Given that the HRC has expressly stated that polygamy violates the equality of men and women guaranteed in the Political Covenant, legally legitimizing polygynous unions within Canada could be challenged by individual petitions.

2. The Committee on the Rights of the Child (CRC)

The Children's Convention entered into force on September 2, 1990. As of 2005, there are 192 States parties, including Canada.[524] The Children's Convention is considered the most comprehensive single human rights treaty.[525] The Committee on the Rights of the Child (CRC) is the independent treaty body that monitors implementation of the Convention on the Rights of the Child by its States parties.

States parties are required to submit regular reports to the Committee outlining how the rights are being implemented. States must report initially within two years after acceding to the Convention. After this, they report every five years. Like the other treaty bodies, the CRC examines each report and addresses its concerns and recommendations to the State party in its concluding observations. States that have acceded to the two Optional Protocols to the Convention also submit additional reports.[526]

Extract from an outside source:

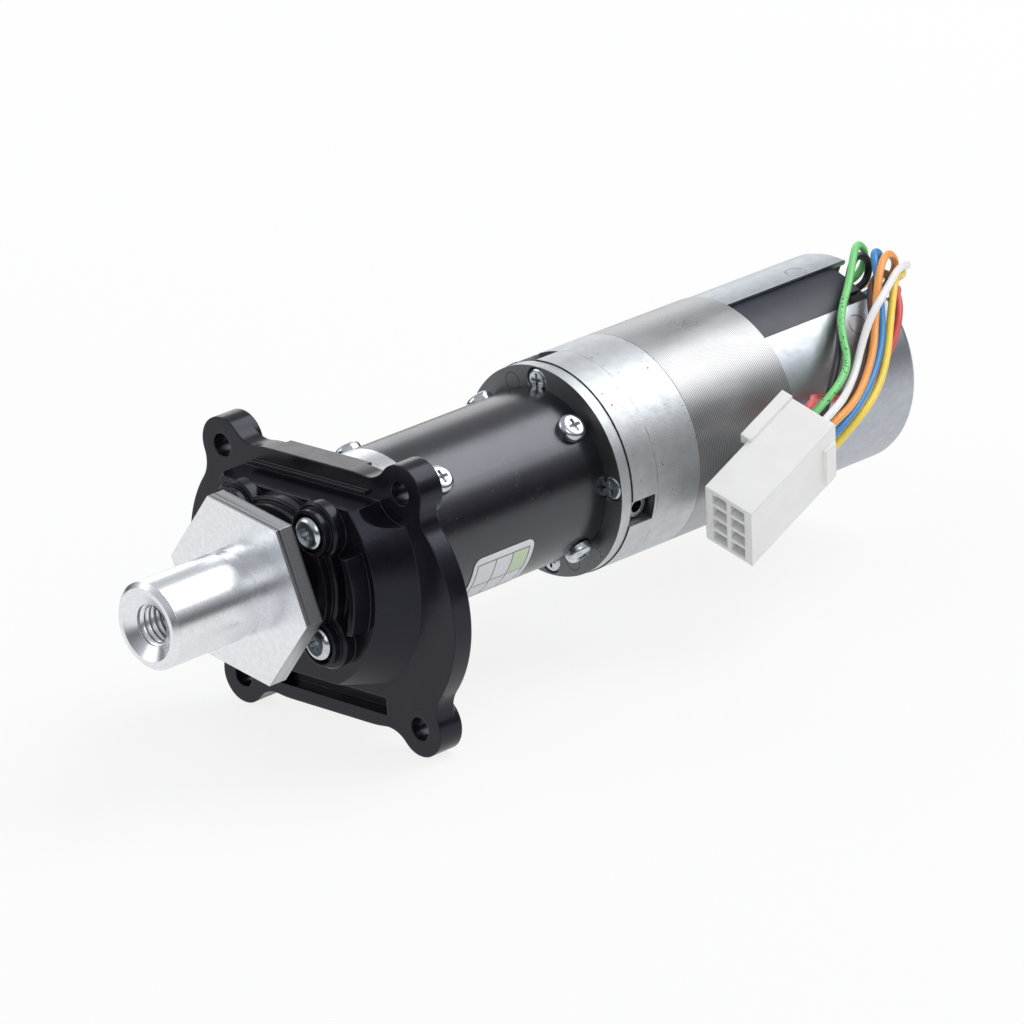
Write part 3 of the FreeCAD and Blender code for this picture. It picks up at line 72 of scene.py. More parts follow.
def linear(hex_colour: str) -> Colour:
    """Turns an sRGB hex colour into linear light.

    Args:
        hex_colour: Colour such as "#c0c4c8".

    Returns:
        Red, green, blue and an alpha of one.
    """
    channels = [int(hex_colour[start:start + 2], 16) / 255 for start in (1, 3, 5)]
    light = [c / 12.92 if c <= 0.04045 else ((c + 0.055) / 1.055) ** 2.4 for c in channels]
    return (light[0], light[1], light[2], 1.0)


def per_metre(size_mm: float) -> float:
    """Texture scale at which one grain of a noise is about a real size.

    Args:
        size_mm: Size of the grain in millimetres.

    Returns:
        Grains per metre.
    """
    return 1.0 / (size_mm * MM)


def line_scale(pitch_mm: float) -> float:
    """Scale of a wave texture whose lines stand a real distance apart.

    Args:
        pitch_mm: Distance from line to line in millimetres.

    Returns:
        Value for the scale socket.
    """
    return 2 * math.pi / (WAVE_RADIANS * pitch_mm * MM)


def add_node(
    tree: bpy.types.NodeTree, kind: str, links: dict[str | int, object] | None = None, **settings: object
) -> bpy.types.Node:
    """Adds a shader node.

    Args:
        tree: Tree that gets the node.
        kind: Type of the node, without the word ShaderNode.
        links: Socket names or numbers, each with its value or with the output that feeds it.
        settings: Properties of the node.

    Returns:
        The new node.
    """
    node = tree.nodes.new("ShaderNode" + kind)
    for name, value in settings.items():
        setattr(node, name, value)
    for socket, value in (links or {}).items():
        if isinstance(value, Socket):
            tree.links.new(value, node.inputs[socket])
        else:
            node.inputs[socket].default_value = value
    return node


@dataclass(frozen=True)
class Grain:
    """Cloudy pattern: the size of its grain, and the noise levels that give nought and one.

    Detail is the number of finer octaves. A stretch below one draws the grain out along that axis, and one
    above it squeezes the grain.
    """

    size_mm: float
    low: float = 0.3
    high: float = 0.7
    detail: float = 3.0
    stretch: Point = (1.0, 1.0, 1.0)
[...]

As noted by many commentators, one of the drawbacks of the CRC is that, unlike the HRC and CEDAW, it cannot consider individual complaints.[527] This does not preclude the rights of children being raised at other treaty committees that are competent to evaluate individual petitions. Like other treaty bodies, the CRC has also published several General Comments since 2001 that provide guidance on thematic issues and their reporting. In light of media reports that polygynous marriages in Bountiful, B.C. involve minors, Canada is bound in its reporting obligations to the CRC to outline how such early marriages may threaten adolescent health, as noted above,[528] and to indicate what steps it is taking to eliminate the practice.